WAS HABEN MEXIKANER UND MÜNSTERLÄNDER WIE ICH GEMEINSAM? EIN KONSERVATIVES FAMILIENBILD
: Viva la familia

MATTHIAS LOHRE

Münsterländer sind so ziemlich das Gegenteil von Mexikanern. Ihr Temperament beschreiben Menschen, die Münsterländern skeptisch gegenüberstehen, und das sind viele, als nicht vorhanden. Mexikanern hingegen hängt der Ruf an, sie seien wie Animateure auf Koks, nur etwas stürmischer. Ich stamme aus dem Münsterland. Und neulich besuchte ich eine Party von Mexikanern.

Als ich an der Tür klingele, sage ich mir beruhigend: Sieh es als Feldstudie. Vielleicht gibt es ja gar Gemeinsamkeiten zwischen Mexikanern und Münsterländern. Immerhin gelten beide Ethnien als gesellschaftspolitisch konservativ, tief geprägt vom Katholizismus. Während die Mehrheit der Deutschen laut neuestem Mikrozensus erstmals nicht mehr in einer Familie mit Kindern lebt, ist das für die meisten Mexikaner und Münsterländer undenkbar. Ihnen gilt die Familie als Trutzburg gegen die Zumutungen der Außenwelt. Sie ist fast so heilig wie Fußball.

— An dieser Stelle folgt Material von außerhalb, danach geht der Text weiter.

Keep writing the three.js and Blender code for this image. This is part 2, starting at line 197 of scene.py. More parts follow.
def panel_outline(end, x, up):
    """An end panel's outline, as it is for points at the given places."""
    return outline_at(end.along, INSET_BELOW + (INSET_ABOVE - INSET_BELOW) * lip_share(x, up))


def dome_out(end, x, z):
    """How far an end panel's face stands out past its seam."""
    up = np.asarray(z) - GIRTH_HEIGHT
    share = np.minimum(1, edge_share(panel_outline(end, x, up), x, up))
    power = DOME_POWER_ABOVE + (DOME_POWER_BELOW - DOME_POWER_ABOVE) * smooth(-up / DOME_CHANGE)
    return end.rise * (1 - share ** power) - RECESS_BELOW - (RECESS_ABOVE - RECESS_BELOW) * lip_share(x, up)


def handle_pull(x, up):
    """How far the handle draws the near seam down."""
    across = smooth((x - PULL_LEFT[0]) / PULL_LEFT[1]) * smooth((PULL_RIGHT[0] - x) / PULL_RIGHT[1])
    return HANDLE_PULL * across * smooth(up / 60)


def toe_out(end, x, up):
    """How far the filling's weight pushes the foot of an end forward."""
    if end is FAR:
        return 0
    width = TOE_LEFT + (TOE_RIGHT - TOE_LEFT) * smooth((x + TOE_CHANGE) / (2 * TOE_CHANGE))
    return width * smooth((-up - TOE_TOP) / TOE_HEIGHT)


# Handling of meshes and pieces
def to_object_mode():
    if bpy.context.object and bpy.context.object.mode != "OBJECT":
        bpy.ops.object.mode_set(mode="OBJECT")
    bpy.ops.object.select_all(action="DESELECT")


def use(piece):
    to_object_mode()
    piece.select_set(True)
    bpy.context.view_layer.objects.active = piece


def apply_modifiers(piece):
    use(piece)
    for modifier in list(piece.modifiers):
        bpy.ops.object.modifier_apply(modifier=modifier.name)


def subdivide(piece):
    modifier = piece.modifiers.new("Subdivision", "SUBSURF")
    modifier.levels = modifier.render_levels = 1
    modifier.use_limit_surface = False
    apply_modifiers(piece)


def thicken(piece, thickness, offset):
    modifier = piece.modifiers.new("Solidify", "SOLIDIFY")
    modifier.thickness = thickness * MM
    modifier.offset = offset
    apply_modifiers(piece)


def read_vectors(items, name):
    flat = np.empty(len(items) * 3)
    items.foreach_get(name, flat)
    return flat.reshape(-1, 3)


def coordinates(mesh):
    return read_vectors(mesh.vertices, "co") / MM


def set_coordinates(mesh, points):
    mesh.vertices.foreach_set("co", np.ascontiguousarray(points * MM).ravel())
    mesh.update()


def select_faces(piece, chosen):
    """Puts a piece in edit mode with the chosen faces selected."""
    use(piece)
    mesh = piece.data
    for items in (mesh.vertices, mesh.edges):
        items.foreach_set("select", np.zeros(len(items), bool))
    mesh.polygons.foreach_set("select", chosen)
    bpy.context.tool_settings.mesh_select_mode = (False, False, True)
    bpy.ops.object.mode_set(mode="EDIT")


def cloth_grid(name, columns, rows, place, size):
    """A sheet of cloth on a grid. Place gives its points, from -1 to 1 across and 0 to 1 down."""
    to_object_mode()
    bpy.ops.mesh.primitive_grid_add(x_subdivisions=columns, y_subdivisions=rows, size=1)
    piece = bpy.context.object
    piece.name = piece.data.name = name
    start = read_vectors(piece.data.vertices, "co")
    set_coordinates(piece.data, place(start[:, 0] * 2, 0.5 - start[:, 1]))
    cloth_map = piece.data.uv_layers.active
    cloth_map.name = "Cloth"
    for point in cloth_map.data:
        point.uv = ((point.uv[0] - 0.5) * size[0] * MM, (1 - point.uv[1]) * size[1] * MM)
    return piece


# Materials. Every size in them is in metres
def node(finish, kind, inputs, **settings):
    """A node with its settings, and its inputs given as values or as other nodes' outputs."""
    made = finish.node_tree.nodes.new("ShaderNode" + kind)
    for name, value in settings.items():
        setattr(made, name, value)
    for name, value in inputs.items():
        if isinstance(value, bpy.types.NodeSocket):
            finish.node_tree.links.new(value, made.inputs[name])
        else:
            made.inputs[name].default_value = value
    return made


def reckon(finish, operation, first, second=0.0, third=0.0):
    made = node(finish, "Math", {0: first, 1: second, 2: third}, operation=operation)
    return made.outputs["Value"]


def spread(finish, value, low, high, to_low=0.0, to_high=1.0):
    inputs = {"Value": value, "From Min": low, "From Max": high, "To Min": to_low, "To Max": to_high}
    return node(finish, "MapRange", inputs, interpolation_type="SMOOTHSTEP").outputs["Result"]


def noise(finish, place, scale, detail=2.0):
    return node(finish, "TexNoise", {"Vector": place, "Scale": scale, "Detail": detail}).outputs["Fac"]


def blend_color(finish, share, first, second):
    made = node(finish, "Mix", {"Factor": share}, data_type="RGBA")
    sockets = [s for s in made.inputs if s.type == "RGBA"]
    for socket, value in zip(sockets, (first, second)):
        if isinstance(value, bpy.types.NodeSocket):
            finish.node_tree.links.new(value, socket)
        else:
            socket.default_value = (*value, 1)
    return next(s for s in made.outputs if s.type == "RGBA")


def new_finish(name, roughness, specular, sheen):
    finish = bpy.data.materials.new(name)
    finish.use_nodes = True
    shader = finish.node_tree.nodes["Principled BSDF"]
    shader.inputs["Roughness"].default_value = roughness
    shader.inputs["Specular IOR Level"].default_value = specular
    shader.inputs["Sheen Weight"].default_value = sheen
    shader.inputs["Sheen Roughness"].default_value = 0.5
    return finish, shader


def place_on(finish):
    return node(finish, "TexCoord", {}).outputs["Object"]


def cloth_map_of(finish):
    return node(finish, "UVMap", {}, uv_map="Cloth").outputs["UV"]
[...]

Die Tür öffnet. „Heeeeeeyy, Matthias, oooooohhhhh, komm rrrreiin!“ Die Gastgeberin zieht mich in ihre Wohnung. Es herrscht Lachen und Alkoholdunst. Die Gastgeberin und ihr Mann feiern ihren Einzug. Beide Mexikaner, elf Jahre Berlin, zwei Kinder. Ich blicke mich um: Die Frauen sind elegant bis sexy gekleidet, die Männer gestikulieren wild, und alle reden wüst durcheinander. Definitiv keine Münsterländer. Ich – blond, über 1,90 Meter, unsicheres Lächeln – komme mir vor wie ein exotisches Tier. Wie unangenehm.

Immer, wenn ich mich umdrehe, sehe ich Frauen, die eilig den Blick von mir abwenden. Das ist entweder sehr schmeichelhaft für mich. Oder sehr beängstigend. Oder beides. Bald umschwirren mich Mexikanerinnen mit ausladenden Gesten und ebensolchen Brüsten. „Frauen müssen für Männer kochen, sonst laufen sie ihnen weg. Vor allem so einer wie du, hahahahahahahahaaa!“ Wüsste ich es nicht besser, dächte ich, ich würde angebaggert von Frauen meines Alters. Ich komme mir immer noch vor wie ein exotisches Tier. Gefällt mir.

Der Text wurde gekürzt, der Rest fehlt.